Logo em suas primeiras páginas, ainda na introdução, “As Teorias dos Cineastas” começa com uma fala intrigante: “Um cineasta só merece esse nome a partir do momento em que sabe o que está fazendo”. E quem diz isso não é o teórico Jacques Aumont, o autor do livro, e sim o cineasta francês Claude Chabrol. A obra se debruça então às ideias e conceitos por de trás de filmografias e propostas de diretores diversos, como Dziga Vertov, Alfred Hitchcock, Jean Epstein, Andrei Tarkovski, Marguerite Duras, François Truffaut, dentre outros.

Não por acaso, os diretores escolhidos por Aumont foram também autores de textos (sejam ensaios ou livros inteiros) ou objetos de entrevistas de abordagem mais teórica sobre o cinema. A ideia do autor é expressar, através das mais diferentes visões desses realizadores, como o cinema pressupõe uma teoria que suporte a visão do autor sobre formatos e significações do filme.

Por essas características, “As Teorias dos Cineastas” exige um leitor o mais inteirado possível sobre a filmografia dos cineastas, não se configurando como uma obra para iniciantes. Elitismo? Não. Só se torna um pouco difícil entender, por exemplo, entender de forma mais completa os conceitos de montagem intelectual de Eisenstein, ou a oralidade literária do cinema de Duras, sem ter visto pelo menos um filme desses diretores.

Do desafio ao prazer

Vencido o desafio (que para o cinéfilo é um prazer), a leitura de “As Teorias dos Cineastas” é uma interessante ferramenta conscientizadora não só para cinéfilos, mas também para realizadores.
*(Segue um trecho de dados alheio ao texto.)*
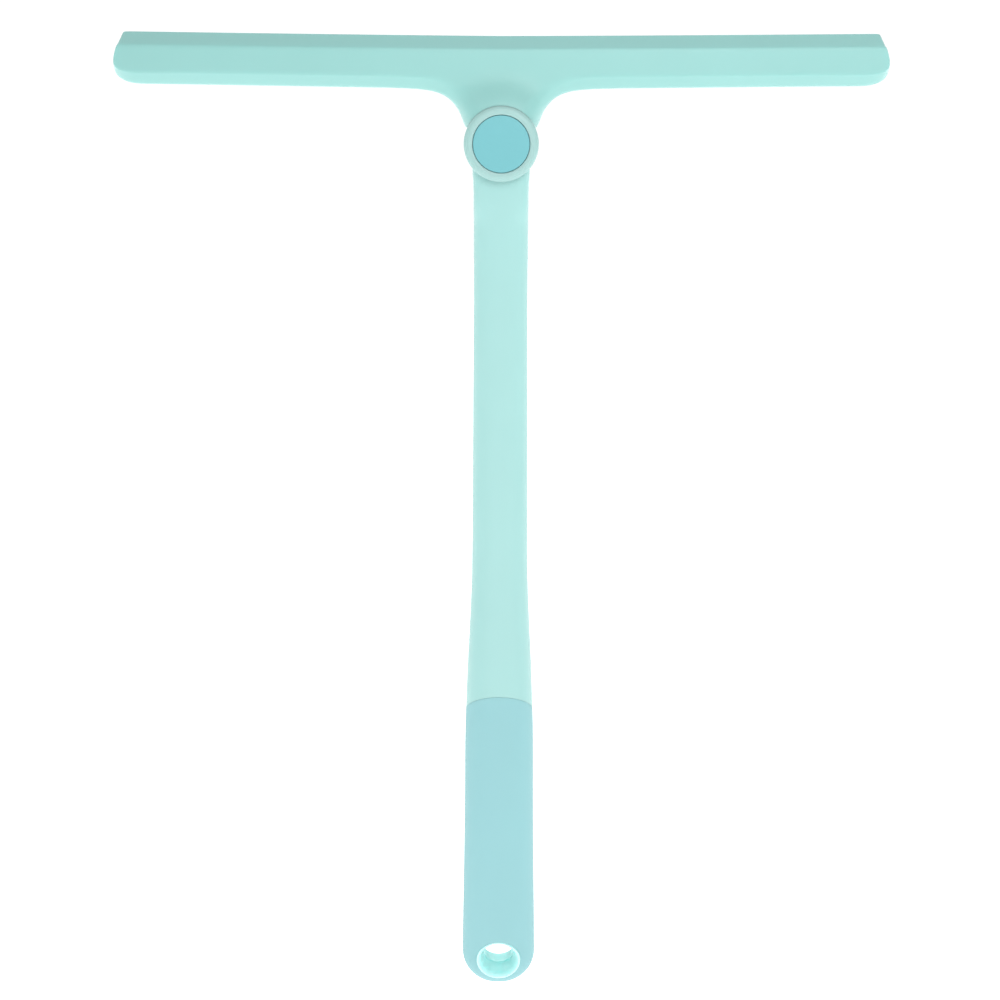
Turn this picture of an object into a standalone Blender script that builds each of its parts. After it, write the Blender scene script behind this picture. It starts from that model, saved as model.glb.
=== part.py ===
"""Window cleaning squeegee with a soft blade head on a push-button swivel and an arched two-piece handle.

Lengths are in millimetres while the shapes are worked out and become metres when a mesh is made.
The hub frame has its origin on the swivel axis: +X right, +Y away from the front, +Z up.
The world origin is the middle of the grip, so every object is placed at HUB, the hub seen from there.
"""
import math

import bmesh
import bpy
from mathutils import Vector

MM = 0.001
GAP = 0.3

# handle centreline: straight from the hub, then an arc whose lower end goes back
ARC_R = 1310.0
ARC_START = 15.0
END_S = 353.0
END_R = 15.7
GRIP_MID_S = 290.0
EYELET_S = 353.3
SECTION_POWER = 2.6
HUB_POWER = 5.0
HUB_POWER_S = (20.0, 32.0)
HALF_WIDTH = ((0, 10.9), (60, 10.8), (110, 11.0), (150, 11.2), (176, 11.5), (194, 12.2), (212, 13.1),
              (230, 13.8), (248, 14.3), (272, 14.5), (290, 14.7), (315, 15.1), (337, 15.5), (353, 15.7))
HALF_THICK = ((0, 7.3), (60, 7.0), (150, 7.2), (200, 8.0), (235, 9.2), (290, 9.6), (330, 9.0), (353, 8.5))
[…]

O livro mostra como grandes diretores utilizaram ou mesmo criaram bases teóricas sólidas para a expressão artística como forma de ordenação de seus modos de “dizer com o filme”, ou, como Aumont coloca no título do segundo capítulo do livro, de “escrita da realidade”. Para além dos domínios do conhecimento técnico e para além da livre expressão artística, esses diretores denotam um entendimento de como e o que dizer, criando identidades únicas a suas filmografias.

Se, por um lado, a leitura de “As Teorias dos Cineastas” se mostra um desafio ao leitor iniciante por sua complexidade, por outro lado, o estilo de escrita proposto por Aumont ao dividir os capítulos em subtópicos menores ajuda a manter o ritmo da obra. Dividido em quatro capítulos (“A teoria dos teóricos”, “O visível e a imagem, a realidade e sua escrita”, “Maquinarias e maquinações” e “A arte e a poética”), a obra os subdivide e permite ao leitor, por exemplo, ler trechos de cada capítulo que remetam a um diretor específico. Eisenstein, Tarkovski e Jean-Luc Godard, por exemplo, são alguns dos que mais aparecem no decorrer dos capítulos, ao passo que John Grierson e Alexandre Astruc recebem menos destaque.

O flerte entre cinema e outras artes que Aumont traz a partir dos diretores aos quais se debruça é uma intrigante característica do livro. O hibridismo do cinema ao relacionar-se com a literatura, a pintura, a fotografia e a poesia, para só citar algumas, permeia as obras de todos os diretores selecionados em “A Teoria dos Cineastas”. Isso aponta a cinéfilos e realizadores que leem o livro a necessidade de enriquecer-se de experiências artísticas diversas como mecanismo criativo e estrutural para o cinema que desejam criar ou consumir.

Como você já deve ter percebido nessa altura da leitura, “As Teorias dos Cineastas” difere dos demais livros sobre análise fílmica por não partir das obras em si, mas sim do trabalho conceitual dos diretores. Logo, seu foco é a produção de sentido por parte de um emissor primeiro, e não do público (críticos inclusos) que reinterpreta e reconstrói os filmes a partir de suas visões de mundo. Desmerecimento da prática? Não, apenas uma mudança de ponto de vista sobre o mesmo fenômeno, e que resulta num pequeno e interessante livro.